Dr. Mine YILDIZ*
“Bugün büyük hanımla akraba ziyareti, yarın öğlen ortanca hanımla boğazda yemek, akşama da küçük hanımla İstanbul gecelerine akmaca…”
Ali Ağaoğlu yine gündemde. Ama bu kez 17-25 Aralık yolsuzluk ve rüşvet operasyonunda gözaltına alınıp, birkaç gün içinde serbest bırakılmasıyla değil, Taksim’deki kanlı saldırı sonrasında yaptığı basın açıklamasıyla gündemde.
Diyor ki; “Ortanca hanımı aldım İstiklal’e patlamanın olduğu yere gittim. Millet fakir karanfil bırakıyor, ben gül bıraktım”. “Param var kardeşim bastım parayı aldım gülü” demeye getiriyor. Bu ifade bir filmde geçen repliği hatırlatıyor; “Kıroyum ama para bende!” Ali Ağaoğlu ülke olarak medarı iftarımız! Büyük adamlarla, büyük işlere imza atıyor!
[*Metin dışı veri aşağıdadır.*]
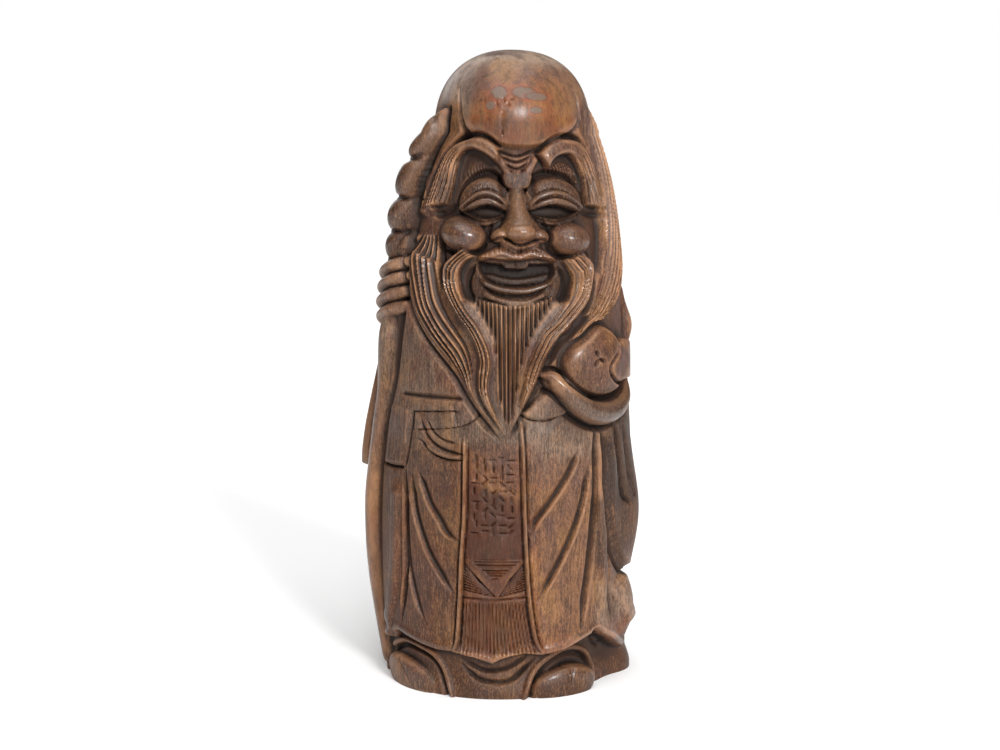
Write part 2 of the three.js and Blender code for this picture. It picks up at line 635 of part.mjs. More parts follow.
function carvePeachHand(block) {
  const hand = [
    [56, 504, 5, 4], [68, 500, 11, 14], [79, 489, 15, 20], [92, 473, 17, 24], [107, 458, 19, 26],
    [125, 446, 20, 28], [146, 440, 21, 27], [168, 440, 21, 25], [193, 446, 20, 21],
    [222, 460, 18, 16], [246, 478, 14, 8],
  ];
  const upperEdge = [
    [57, 512], [68, 514], [80, 508], [86, 495], [96, 484], [112, 472], [130, 463], [158, 459],
    [186, 463], [212, 474], [232, 488],
  ];
  const lowerEdge = [
    [52, 500], [60, 482], [72, 464], [86, 448], [104, 434], [126, 422], [150, 416], [178, 417],
    [206, 424], [238, 440],
  ];
  block.bar(hand, -8);
  block.cut(upperEdge, 4.5, 9, { fade: 0.08 });
  block.cut(lowerEdge, 7, 10, { lean: 0.7, fade: 0.1 });
}

function carvePeachSleeve(block) {
  const shoulder = [
    [246, 620], [238, 580], [244, 520], [250, 470], [300, 470], [350, 500], [350, 560], [320, 610],
    [280, 636],
  ];
  const hanging = [
    [160, 418], [169, 376], [171, 331], [171, 283], [186, 231], [208, 195], [250, 170], [310, 166],
    [338, 230], [350, 320], [350, 420], [320, 480], [250, 470], [216, 440],
  ];
  const hangingLevel = (u, z) => 9 + 19 * Math.exp(-(((z - 262) / 95) ** 2)) * smooth((u - 190) / 60);
  const edge = [
    [154, 415], [163, 376], [165, 331], [165, 283], [180, 229], [203, 191], [246, 164], [306, 160],
  ];
  block.pad(shoulder, (u, z) => 3 + 12 * Math.exp(-(((z - 568) / 32) ** 2)), 10, { mode: 'max' });
  block.pad(hanging, hangingLevel, 10, { mode: 'max' });
  block.cut(edge, 7, 10, { fade: 0.08 });
  // slits at the cuff
  const slit = [[178, 420], [192, 376], [200, 334], [208, 301], [222, 286]];
  block.cut(slit, 8, 13, { lean: 0.7, fade: 0.2 });
  block.cut([[202, 420], [214, 372], [221, 330], [232, 296]], 7, 9, { lean: 1.3, fade: 0.25 });
  block.cut([[240, 420], [262, 370], [274, 320], [276, 280]], 9, 9, { lean: 1.3, fade: 0.25 });
}

function carveBelt(block) {
  block.cut([[-163, 467], [-120, 467], [-85, 467], [-50, 466]], 6, 6, { lean: 1.6, fade: 0.06 });
  // cracks in the wood across the waist, with a lifted flake beside the beard
  block.cut([[-132, 443], [-83, 447], [-58, 448]], 2.8, 5, { fade: 0.06 });
  block.cut([[-130, 415], [-85, 420], [-60, 424], [-43, 430], [-31, 444]], 2.8, 4, { fade: 0.06 });
  block.cut([[26, 444], [40, 436], [54, 434], [68, 435], [84, 444]], 2.8, 5, { fade: 0.06 });
  const flake = [
    [28, 446], [38, 456], [50, 468], [62, 478], [80, 462], [94, 444], [70, 436], [42, 437],
  ];
  block.pad(flake, 3, 5, { mode: 'max' });
  // hanging end of the sash
  const sashEnd = [[-184, 450], [-137, 447], [-141, 400], [-149, 358], [-196, 354]];
  block.pad(sashEnd, 4, 4, { mode: 'max', straight: true });
  block.cut([[-206, 352], [-180, 351], [-148, 354]], 5, 7, { fade: 0.05 });
  block.cut([[-133, 446], [-137, 400], [-145, 356]], 4, 6, { fade: 0.05 });
}

// Long folds, each steep on one side and soft on the other, as [line, half width, depth, lean]
// Folds of the robe: a valley with its width, depth and lean, and how far to its side the sharp
// crest stands
function carveFolds(block) {
  const folds = [
    [[[-118, 436], [-114, 420], [-104, 404], [-87, 391], [-65, 384], [-48, 382]], 5.5, 6, 1.5, 0],
    [[[-120, 402], [-98, 383], [-75, 374], [-50, 373]], 5.5, 6, 1.5, 0],
    [[[-118, 348], [-110, 327], [-99, 301], [-85, 280], [-74, 260], [-58, 248]], 8, 8, 1.8, -5],
    [[[-132, 343], [-129, 309], [-122, 277], [-105, 231], [-84, 194], [-66, 168]], 8, 8, 1.8, -5],
    [[[-143, 330], [-143, 260], [-138, 200], [-130, 164], [-122, 137], [-110, 112]], 7, 6, 1.8, -5],
    [[[-145, 350], [-145, 286], [-145, 239], [-145, 191], [-152, 149], [-159, 110]], 8, 9, 1.5, -5],
    [[[112, 385], [100, 356], [83, 328], [63, 299], [50, 281], [42, 261]], 8, 8, 0.55, 5],
    [[[133, 360], [127, 336], [122, 306], [107, 261], [90, 224], [73, 191], [53, 156]], 8, 8, 0.55, 5],
    [[[142, 420], [147, 333], [143, 284], [140, 239], [135, 192], [127, 146], [120, 104]], 12, 13, 0.85, 0],
    [[[172, 240], [180, 190], [186, 140], [190, 100]], 10, 6, 1, 0],
  ];
  for (const [line, width, depth, lean, aside] of folds) {
    block.cut(line, width, depth, { lean, fade: 0.16 });
    if (aside) block.rib(line.map(([u, z]) => [u + aside, z - 2]), 4.5, 3, { fade: 0.16 });
  }
  block.rib([[-162, 340], [-165, 268], [-169, 202], [-184, 134], [-212, 76]], 12, 8, { fade: 0.12 });
  block.rib([[157, 331], [158, 283], [162, 236], [166, 186], [163, 139], [156, 100]], 10, 6);
  block.rib([[204, 160], [220, 120], [240, 80]], 14, 8, { fade: 0.2 });
  block.boss([256, 116], [60, 62], 0, 21, { mode: 'add', power: 1 });
}

// Plainer folds down the back, from [girth and height at the top, then at the foot]
function carveBackFolds(block) {
  const folds = [
    [-470, 520, -500, 110], [-420, 560, -395, 120], [470, 540, 500, 110], [420, 560, 392, 130],
    [-535, 480, -525, 140],
  ];
  for (const [u0, z0, u1, z1] of folds) {
    const third = (a, b, k) => (a * (3 - k) + b * k) / 3;
    const fold = [
      [u0, z0], [third(u0, u1, 1) + 6, third(z0, z1, 1)], [third(u0, u1, 2) - 5, third(z0, z1, 2)],
      [u1, z1],
    ];
    block.cut(fold, 15, 8, { lean: u0 > 0 ? 1.5 : 0.67 });
  }
}

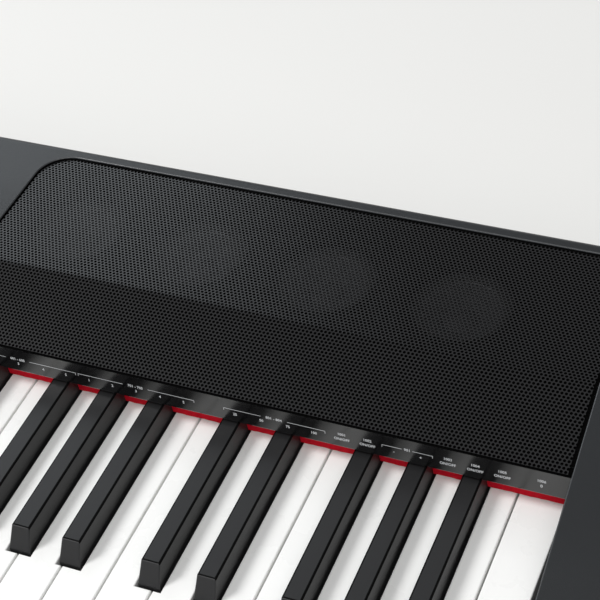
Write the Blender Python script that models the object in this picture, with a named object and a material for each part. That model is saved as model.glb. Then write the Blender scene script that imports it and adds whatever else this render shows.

Bu mühim şahsiyet, ne büyük bir duyarlılık gösterdiğini anlatırken “ortanca hanım” der demez basın açıklaması sırasında orada bulunanlardan kahkaha sesleri yükseliyor. Bu kahkahalar bir tür onay içeriyor gibi. Sevimli ve sempatik bir durumla karşılaşınca gülmek gibi. Bu türden yaşam biçimini, çok eşliliği/kumalığı alkışlar gibi. Kadınları aşağılayan bu durum son derece ‘normalleşmiş’ gibi. Oysa insanlar ölmüş patlayan bombalarla, kimin umurundaki?
“17 Aralık benim için bir travmaydı” diyen Ağaoğlu’na bu kadarını da çok görmesek mi? Yaşadığı derin travmayı(!) böyle atlatmaya çalışıyor olabilir mi?
İstiklal’e ‘gül’ bırakmaya kaç numaralı hanımıyla gittiğini öğrendik ama şunu da merak ediyoruz: “17-25 Aralık Yolsuzluk operasyonundan yırttığı gün kaç numaralı hanımıyla nerede, ne yedi?” Bu konuda bizleri daha fazla merakta bırakmamasını ve böylesi önemli (!) bir bilgiyi kamuoyu ile paylaşmasını bekliyoruz.
17-25 Aralık yolsuzluk operasyonunda adı geçen saygıdeğer iş adamının ortanca hanımı bir röportajında; ‘Onunla birlikte olan her kadın bilir ki Ali Bey anadan doğma özgürdür. Kimse onu sahiplenemez’ demiş. Anadan doğma özgürmüş! “Para babası isen, her şeyi yapmaya hakkın vardır” anlamına mı geliyor söyledikleri? Özgürlük parayla mı satın alınabiliyor acep? O halde biz ve bizim gibiler hep tutsak kalacağız desenize! İhale takip eden, kitabına uydurulup sit alanlarını satın alıp üzerine villa diken, maden çıkaracağız HES yapacağız diye ormanları nehirleri doğayı katleden, kara para aklayanlarla iş tutan nüfuzlu bir sülaleden de gelmediğimize göre.
Ey güzel halkım! Sen özgürlük isterken, meydanlarda bol bol biber gazı, TOMAlardan tazyikli su, polis jopu ye, gözaltına alın, işkence gör, hapse tıkıl, kurmaca mahkemelerden mahkumiyet al, evinden çıkmaya korkar hale gel, patlayan bombalarla can ver… Ülkemizdeki tek özgürlük, servetinin kaynağının nereden geldiği belli olmayan adamların özgürlüğü olmuş farkında mısın? Kadınları numaralandırma özgürlüğü!